Points with high local variance are associated with discontinuities, therefore, low confidence should be assigned to them. Where the local variance is close to zero, the confidence should be higher. In order to compute the confidence term we normalize \(D_l\) to the [0, 1] interval by defining a maximum valid absolute difference \(T_h=0.3\) corresponding to 30 cm and assigning higher likelihood values to the regions with lower local variability:

$$\begin{aligned} P_{LV} = \left\{ \begin{array}{ll} 1 - \frac{D_l}{T_h} &{} if \; D_l < T_h \\ 0 &{} if \; D_l \ge T_h \end{array} \right. \end{aligned}$$
(6)

5 Stereo Disparity and Confidence Estimation

5.1 Disparity Computation from Stereo Data

The considered setup includes two calibrated color cameras, therefore an additional high resolution disparity map \(D_s\) can be inferred by stereo vision. The data fusion algorithm presented in the next section is independent of the choice of the stereo vision algorithm, however, for our experiments we used the Semi-Global Matching (SGM) algorithm [30]. The goal of this algorithm is to perform a 1D disparity optimization on multiple paths. Such an optimization minimizes on each path an energy term made of point-wise or aggregated matching costs \(C^l\) and a regularization term. We used the pointwise Birchfield-Tomasi metric over color data and 8 paths for the optimization, with window size of \(7\times 7\), \(P_1=20\) and \(P_2=100\). The energy terms are summed up obtaining a global cost function \(C^g\) that usually presents a very sharp peak at the minimum cost’s location. In the rest of the section we analyze how the relationship between local cost \(C^l\) and global cost \(C^g\) can provide an effective confidence measure.

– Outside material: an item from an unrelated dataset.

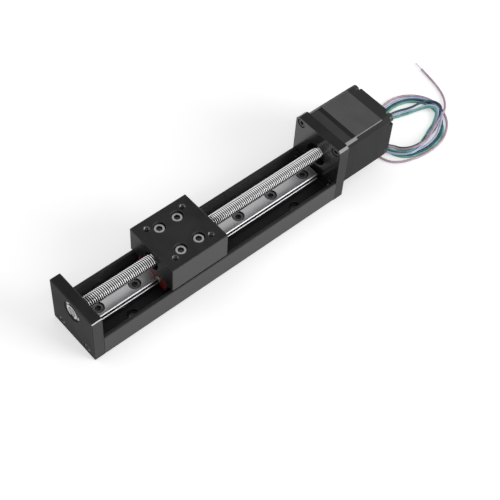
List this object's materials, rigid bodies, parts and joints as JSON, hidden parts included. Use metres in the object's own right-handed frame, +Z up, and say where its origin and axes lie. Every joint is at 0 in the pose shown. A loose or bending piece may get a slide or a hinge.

5.2 Confidence Estimation of Stereo Vision Data

The reliability of the disparity map is affected by the content of the acquired images, in particular by the texture of the scene. Uniform regions are usually the most challenging since it is difficult to estimate corresponding image points reliably. Global (or semi-global) methods tackle this problem by propagating neighbor values enforcing a smoothness constraint at the cost of a higher uncertainty in the disparity assignments. The globally optimized cost function typically has a very sharp peak, often resulting from the enforced smoothness constraint, corresponding to the propagated value even in areas where the data are not reliable. Current stereo vision confidence estimation approaches analyzing the cost function [10] do not account for the impact of global optimizations performed by most recent stereo vision methods. We believe that an optimal confidence metric can only be obtained by analyzing both cost functions. In the proposed approach this issue is handled by introducing a novel confidence measure considering both the local cost function \(C^l\) and the globally optimized one \(C^g\).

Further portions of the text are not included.